Records from a data source:
##########
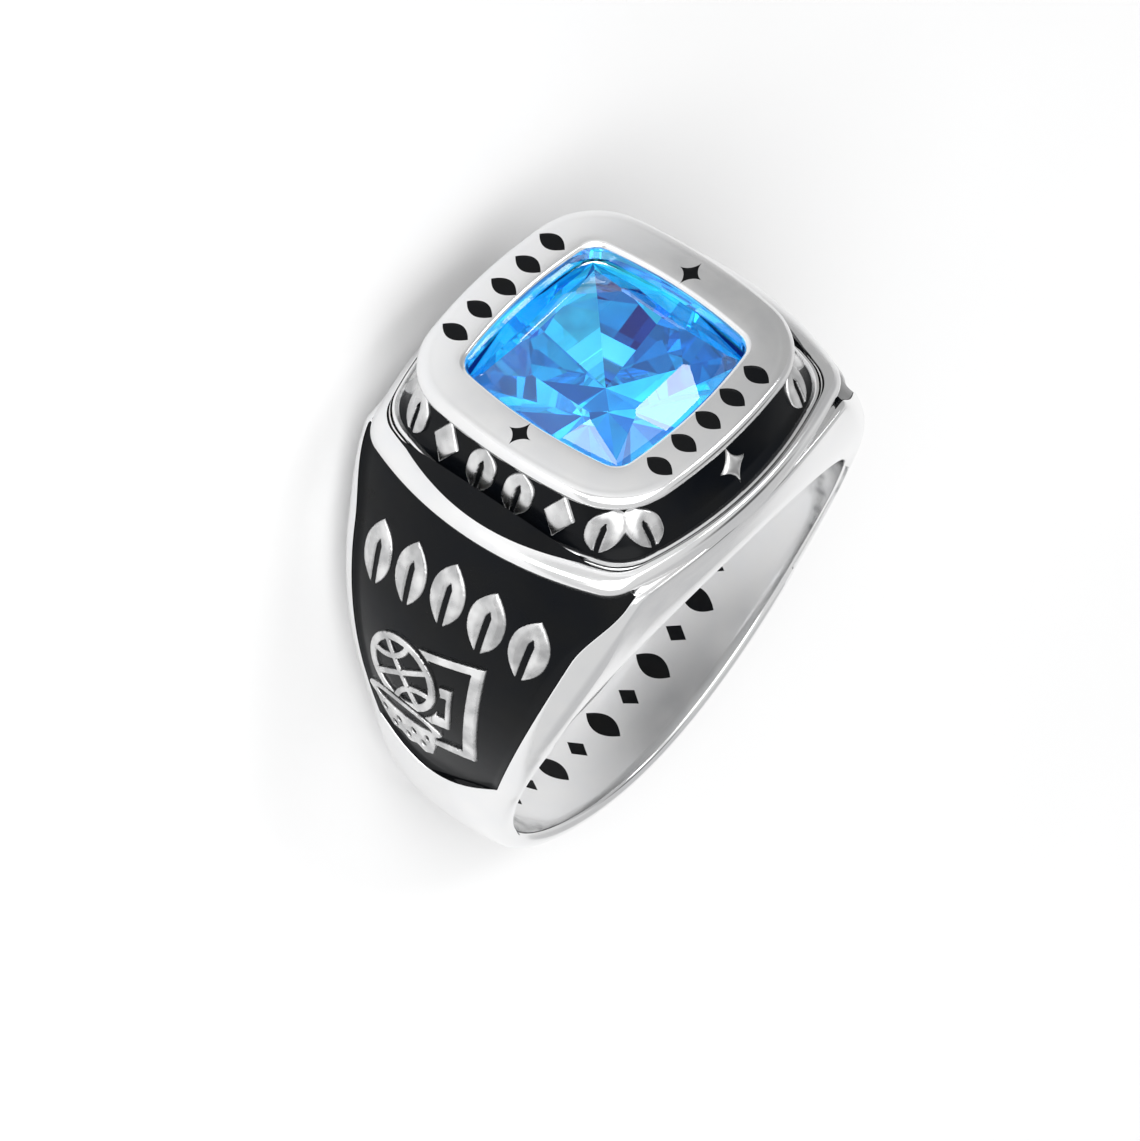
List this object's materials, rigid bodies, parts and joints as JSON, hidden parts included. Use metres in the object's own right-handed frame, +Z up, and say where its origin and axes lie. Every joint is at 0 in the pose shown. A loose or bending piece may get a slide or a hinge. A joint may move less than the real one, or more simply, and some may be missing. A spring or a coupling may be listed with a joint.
{
  "type": "class ring",
  "caption": "Class ring with a square cushion-cut stone in a raised head, a black enamelled wall round it and black enamelled shoulder panels with raised motifs.",
  "frame": {"origin": "centre of the footprint on the table, under the middle of the ring's bounding box", "axes": "+Z up from the table, the ring lying on its side; the head points along -Y, tilted up at its outer side; X runs across the shoulders"},
  "size_m": [0.0224, 0.0278, 0.0155],
  "materials": {
    "silver": "polished sterling silver",
    "stone": "clear blue, faceted and polished",
    "enamel": "glossy black enamel"
  },
  "bodies": {
    "root": {"ring_body": "silver", "stone": "stone", "head_enamel": "enamel", "shoulder_enamel_left": "enamel", "shoulder_enamel_right": "enamel"}
  },
  "joints": []
}
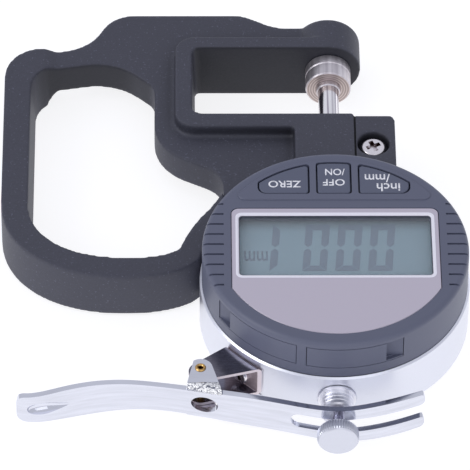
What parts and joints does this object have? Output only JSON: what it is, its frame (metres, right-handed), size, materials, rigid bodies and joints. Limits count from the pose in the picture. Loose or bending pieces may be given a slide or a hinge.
##########
DESCRIPTION OF THE TASK
Restate every entry word for word.

WORKED ANSWER
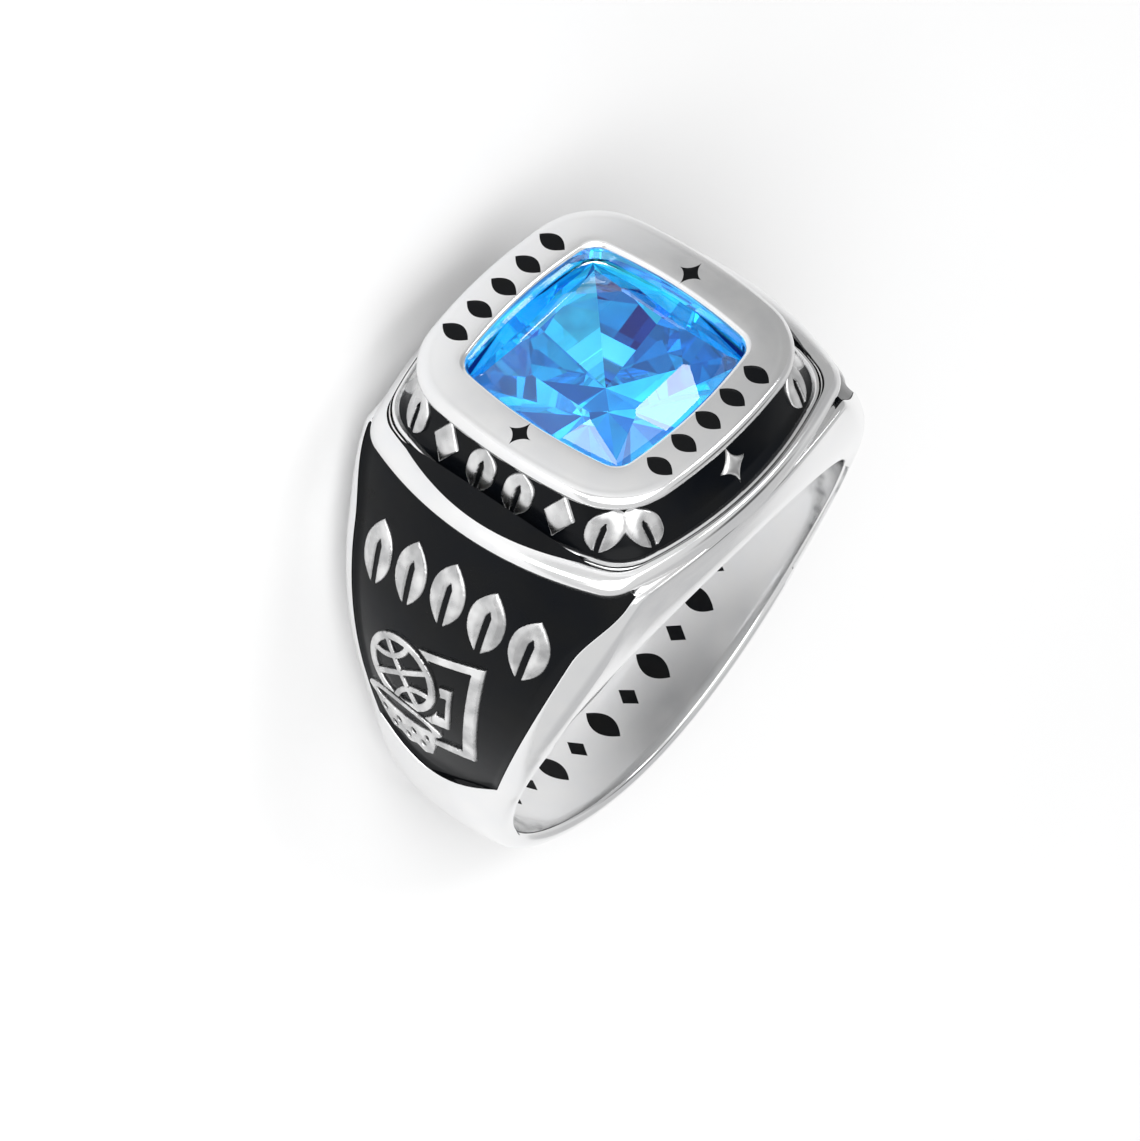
List this object's materials, rigid bodies, parts and joints as JSON, hidden parts included. Use metres in the object's own right-handed frame, +Z up, and say where its origin and axes lie. Every joint is at 0 in the pose shown. A loose or bending piece may get a slide or a hinge. A joint may move less than the real one, or more simply, and some may be missing. A spring or a coupling may be listed with a joint.
{
  "type": "class ring",
  "caption": "Class ring with a square cushion-cut stone in a raised head, a black enamelled wall round it and black enamelled shoulder panels with raised motifs.",
  "frame": {"origin": "centre of the footprint on the table, under the middle of the ring's bounding box", "axes": "+Z up from the table, the ring lying on its side; the head points along -Y, tilted up at its outer side; X runs across the shoulders"},
  "size_m": [0.0224, 0.0278, 0.0155],
  "materials": {
    "silver": "polished sterling silver",
    "stone": "clear blue, faceted and polished",
    "enamel": "glossy black enamel"
  },
  "bodies": {
    "root": {"ring_body": "silver", "stone": "stone", "head_enamel": "enamel", "shoulder_enamel_left": "enamel", "shoulder_enamel_right": "enamel"}
  },
  "joints": []
}
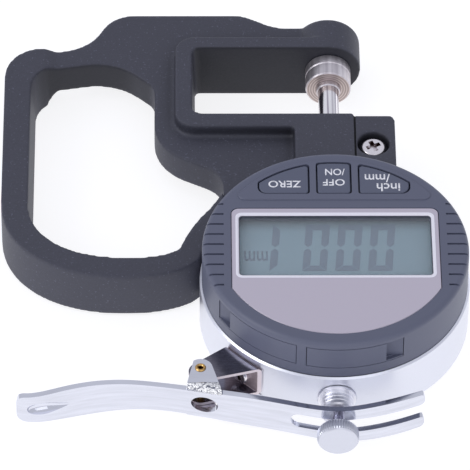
What parts and joints does this object have? Output only JSON: what it is, its frame (metres, right-handed), size, materials, rigid bodies and joints. Limits count from the pose in the picture. Loose or bending pieces may be given a slide or a hinge.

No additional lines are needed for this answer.